For access into one small area of Nos.1 and 4 tanks, she has to enter via an access port on top of the wing, then do a forward roll inside the tank to get into a position to start work.
It's complex too, Concordes were hand-built, each kevlar/viton liner has to be made for a particular aircraft and fitted in a particular position.
You still get some liners sent back to Tolouse for modification after it's been found they won't fit, it's much better than on OAF when it happened every time.
Drilling the holes for the brackets holding the liners is no fun in those tanks, lot's of test fittings are done before liner installation.

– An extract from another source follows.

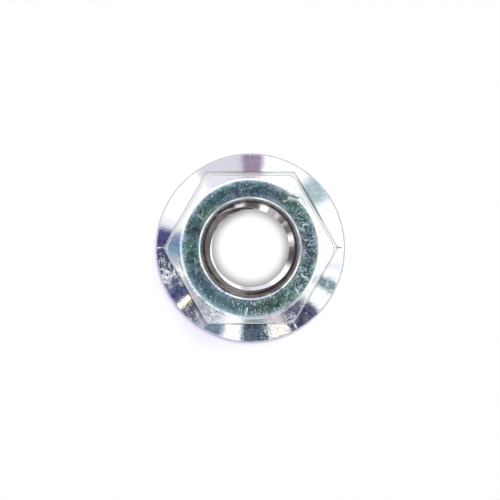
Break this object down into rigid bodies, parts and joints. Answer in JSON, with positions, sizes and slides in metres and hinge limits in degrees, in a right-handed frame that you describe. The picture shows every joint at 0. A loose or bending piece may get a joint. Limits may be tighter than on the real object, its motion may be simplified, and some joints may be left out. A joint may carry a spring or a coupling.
{
  "type": "flange nut",
  "caption": "Hexagon nut on a round sloping flange, threaded through, for clamping with a metric bolt without a separate washer.",
  "frame": {"origin": "centre of the bearing face, the underside of the flange", "axes": "+Z along the thread axis, from the bearing face to the top face; two corners of the hexagon lie on the X axis"},
  "size_m": [0.0164, 0.0162, 0.008],
  "materials": {
    "zinc_plate": "bright zinc plate with a clear bluish passivate"
  },
  "bodies": {
    "root": {"flange_nut": "zinc_plate"}
  },
  "joints": []
}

Once installed, there is an extensive sealant application, with testing.
Then every piece of debris, drilling swarf, etc has to be removed, structual supports, pumps, fuel pumps, gauges and other equipment is then reinstalled.
During the mod, the aircraft is on computer-controlled stress jacks, with 7 different positions to simulate in-flight loads.
Once de-jacked, there is extensive testing of the tanks for leaks, then testing the fuel transfer systems.
A year ago, it looked a nearly impossible task, those at BA Concorde who originally came from BAC, said it reminded them more of building the aircraft than any maint. job they've ever done.
Protection for wiring in the undercarriage bays is much more straightforward, as of course is the change to the NZG tyres.
For a good overview of the mod. with a diagram to show what tanks have been lined, go to www.concordesst.com/return to flight/modifications.
The whole package of modifications was designed, tested, installed and flown on the first aircraft, in 10 months. As all this work was done in parallel, it cut the usual time from the 2 1/2 to 3 years you would expect.
GDB From United Kingdom, joined May 2001, 12948 posts, RR: 79 Reply 3, posted (11 years 11 months 2 weeks 2 days 11 hours ago) and read 756 times:
In the West Pen hangar in Technical Block A, part of the BA maintenance base at LHR, we had an unusual visitor.
G-BOAF was completing some scheduled maint, and OAE had departed on time to JFK a couple of hours earlier, when a Fox appeared.
This wild animal had been spotted early in the morning, clearly he had not got out and was trying again.
Rather apt that he walked under Concorde 'Alpha Fox', we tried to shoo him towards some doors that were being opened, not good to have a wild animal walking around an area with fuel, hydraulic fluid etc.
He weaved in and out of tool boxes and stairwells, at one point I was a couple of feet from him.
Eventually we succeded, he bolted out across the hardstand to a grassy area he no doubt came from.
I didn't think to go get a digital camera we have for recording any ground handling incidents, otherwise I'd post pics, and the newspapers would have liked them too, but it all happened quickly.
It's not unusual to see foxers fleetingly at night around the airport perimeter, and rabbits, stoates and ferral cats too.
Being brought up in an urban enviroment, I've never seen one of these beautiful animals up close, he was over 3 feet from nose to tail, and looked well-fed with a shiny coat.
CPH-R From Denmark, joined May 2001, 5858 posts, RR: 3 Reply 5, posted (11 years 11 months 1 week 6 days 10 hours ago) and read 666 times:
Despite its late occurance, I'd say a shot with the Fox standing under Alpha Fox in some position that shows awareness (I lack words here, fellas!) would easliy have gotten a good position in Airliner Shot of the year.